»»

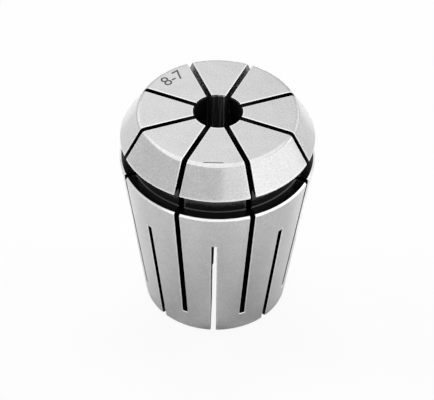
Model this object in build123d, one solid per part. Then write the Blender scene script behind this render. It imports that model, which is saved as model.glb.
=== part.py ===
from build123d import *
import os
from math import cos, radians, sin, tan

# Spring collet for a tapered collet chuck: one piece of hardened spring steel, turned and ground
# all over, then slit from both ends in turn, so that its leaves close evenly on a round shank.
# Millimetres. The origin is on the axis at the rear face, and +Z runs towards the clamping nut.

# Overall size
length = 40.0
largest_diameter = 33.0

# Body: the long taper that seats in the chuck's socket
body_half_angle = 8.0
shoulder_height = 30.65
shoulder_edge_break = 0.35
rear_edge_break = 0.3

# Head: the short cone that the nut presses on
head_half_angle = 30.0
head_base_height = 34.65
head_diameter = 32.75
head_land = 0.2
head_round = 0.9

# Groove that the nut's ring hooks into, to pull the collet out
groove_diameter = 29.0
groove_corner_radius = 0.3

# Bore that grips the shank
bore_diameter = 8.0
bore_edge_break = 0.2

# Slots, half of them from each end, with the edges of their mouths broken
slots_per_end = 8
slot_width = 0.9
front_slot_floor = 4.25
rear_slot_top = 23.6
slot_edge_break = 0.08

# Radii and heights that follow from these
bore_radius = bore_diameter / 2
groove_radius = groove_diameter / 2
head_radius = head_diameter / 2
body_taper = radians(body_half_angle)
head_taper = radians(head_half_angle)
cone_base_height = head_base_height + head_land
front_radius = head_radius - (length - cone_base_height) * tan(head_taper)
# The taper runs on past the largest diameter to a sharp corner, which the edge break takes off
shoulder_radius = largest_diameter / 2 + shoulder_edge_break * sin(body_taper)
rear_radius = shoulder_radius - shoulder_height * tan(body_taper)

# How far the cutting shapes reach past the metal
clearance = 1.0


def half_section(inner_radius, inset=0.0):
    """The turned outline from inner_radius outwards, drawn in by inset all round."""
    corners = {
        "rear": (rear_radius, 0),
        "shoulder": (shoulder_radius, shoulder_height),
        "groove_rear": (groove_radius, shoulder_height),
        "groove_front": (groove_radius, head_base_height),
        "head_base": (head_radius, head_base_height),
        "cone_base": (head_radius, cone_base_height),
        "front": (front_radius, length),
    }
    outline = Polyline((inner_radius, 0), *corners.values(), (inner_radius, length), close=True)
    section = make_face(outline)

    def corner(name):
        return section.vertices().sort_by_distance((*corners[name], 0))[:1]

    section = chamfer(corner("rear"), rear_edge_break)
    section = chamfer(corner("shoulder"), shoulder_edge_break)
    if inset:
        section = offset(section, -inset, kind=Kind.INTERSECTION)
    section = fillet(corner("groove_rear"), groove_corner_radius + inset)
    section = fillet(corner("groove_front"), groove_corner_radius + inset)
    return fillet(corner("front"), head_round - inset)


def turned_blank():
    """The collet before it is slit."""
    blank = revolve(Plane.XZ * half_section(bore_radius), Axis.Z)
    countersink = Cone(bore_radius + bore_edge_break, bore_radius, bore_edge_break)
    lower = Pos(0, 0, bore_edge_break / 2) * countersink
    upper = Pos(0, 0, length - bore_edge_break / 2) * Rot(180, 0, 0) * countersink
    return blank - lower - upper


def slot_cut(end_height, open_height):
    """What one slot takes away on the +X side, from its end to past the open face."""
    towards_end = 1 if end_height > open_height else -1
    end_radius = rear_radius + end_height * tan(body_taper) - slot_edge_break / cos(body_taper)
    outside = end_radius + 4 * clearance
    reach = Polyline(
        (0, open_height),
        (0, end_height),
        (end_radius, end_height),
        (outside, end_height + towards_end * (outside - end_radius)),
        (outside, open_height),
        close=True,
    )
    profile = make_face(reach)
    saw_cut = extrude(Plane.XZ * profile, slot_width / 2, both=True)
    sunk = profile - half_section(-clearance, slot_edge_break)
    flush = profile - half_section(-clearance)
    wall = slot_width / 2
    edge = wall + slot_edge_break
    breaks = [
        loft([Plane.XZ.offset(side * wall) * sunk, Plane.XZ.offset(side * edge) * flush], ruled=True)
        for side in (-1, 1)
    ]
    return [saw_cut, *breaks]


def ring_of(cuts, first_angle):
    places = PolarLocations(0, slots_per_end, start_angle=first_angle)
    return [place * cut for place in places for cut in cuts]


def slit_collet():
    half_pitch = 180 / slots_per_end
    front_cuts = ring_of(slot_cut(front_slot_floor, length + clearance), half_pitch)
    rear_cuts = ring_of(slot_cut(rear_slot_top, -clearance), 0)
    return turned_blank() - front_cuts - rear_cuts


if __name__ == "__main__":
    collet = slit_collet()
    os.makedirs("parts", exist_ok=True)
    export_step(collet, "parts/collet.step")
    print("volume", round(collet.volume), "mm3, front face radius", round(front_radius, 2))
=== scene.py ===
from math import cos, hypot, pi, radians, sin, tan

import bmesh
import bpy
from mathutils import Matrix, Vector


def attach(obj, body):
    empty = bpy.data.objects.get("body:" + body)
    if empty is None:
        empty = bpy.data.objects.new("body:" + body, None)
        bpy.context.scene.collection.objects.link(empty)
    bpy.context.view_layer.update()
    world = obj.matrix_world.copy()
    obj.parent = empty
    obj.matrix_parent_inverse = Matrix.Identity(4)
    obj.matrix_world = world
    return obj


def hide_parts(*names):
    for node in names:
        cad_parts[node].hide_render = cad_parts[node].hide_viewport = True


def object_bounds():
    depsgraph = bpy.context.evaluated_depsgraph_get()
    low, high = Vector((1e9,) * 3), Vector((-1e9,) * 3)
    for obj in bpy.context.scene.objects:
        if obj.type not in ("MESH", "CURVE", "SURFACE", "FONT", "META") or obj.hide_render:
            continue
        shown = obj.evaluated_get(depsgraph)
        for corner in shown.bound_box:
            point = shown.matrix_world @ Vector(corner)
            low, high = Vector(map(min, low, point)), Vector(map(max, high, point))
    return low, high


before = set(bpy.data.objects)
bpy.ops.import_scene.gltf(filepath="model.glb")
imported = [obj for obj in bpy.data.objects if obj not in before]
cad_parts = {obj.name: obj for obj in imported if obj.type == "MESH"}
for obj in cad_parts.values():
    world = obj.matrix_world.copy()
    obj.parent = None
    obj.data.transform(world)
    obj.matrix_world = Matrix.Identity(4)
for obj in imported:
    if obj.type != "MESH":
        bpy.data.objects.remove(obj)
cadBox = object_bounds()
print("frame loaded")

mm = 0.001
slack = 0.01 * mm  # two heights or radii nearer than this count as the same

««

TASK TO CARRY OUT →
In the listing above, find the line with "return [place *" and the line with "obj.matrix_world = Matrix.Identity(4)". Output those two lines and every line between them, exactly as written.

WORKED ANSWER →
    return [place * cut for place in places for cut in cuts]


def slit_collet():
    half_pitch = 180 / slots_per_end
    front_cuts = ring_of(slot_cut(front_slot_floor, length + clearance), half_pitch)
    rear_cuts = ring_of(slot_cut(rear_slot_top, -clearance), 0)
    return turned_blank() - front_cuts - rear_cuts


if __name__ == "__main__":
    collet = slit_collet()
    os.makedirs("parts", exist_ok=True)
    export_step(collet, "parts/collet.step")
    print("volume", round(collet.volume), "mm3, front face radius", round(front_radius, 2))
=== scene.py ===
from math import cos, hypot, pi, radians, sin, tan

import bmesh
import bpy
from mathutils import Matrix, Vector


def attach(obj, body):
    empty = bpy.data.objects.get("body:" + body)
    if empty is None:
        empty = bpy.data.objects.new("body:" + body, None)
        bpy.context.scene.collection.objects.link(empty)
    bpy.context.view_layer.update()
    world = obj.matrix_world.copy()
    obj.parent = empty
    obj.matrix_parent_inverse = Matrix.Identity(4)
    obj.matrix_world = world
    return obj


def hide_parts(*names):
    for node in names:
        cad_parts[node].hide_render = cad_parts[node].hide_viewport = True


def object_bounds():
    depsgraph = bpy.context.evaluated_depsgraph_get()
    low, high = Vector((1e9,) * 3), Vector((-1e9,) * 3)
    for obj in bpy.context.scene.objects:
        if obj.type not in ("MESH", "CURVE", "SURFACE", "FONT", "META") or obj.hide_render:
            continue
        shown = obj.evaluated_get(depsgraph)
        for corner in shown.bound_box:
            point = shown.matrix_world @ Vector(corner)
            low, high = Vector(map(min, low, point)), Vector(map(max, high, point))
    return low, high


before = set(bpy.data.objects)
bpy.ops.import_scene.gltf(filepath="model.glb")
imported = [obj for obj in bpy.data.objects if obj not in before]
cad_parts = {obj.name: obj for obj in imported if obj.type == "MESH"}
for obj in cad_parts.values():
    world = obj.matrix_world.copy()
    obj.parent = None
    obj.data.transform(world)
    obj.matrix_world = Matrix.Identity(4)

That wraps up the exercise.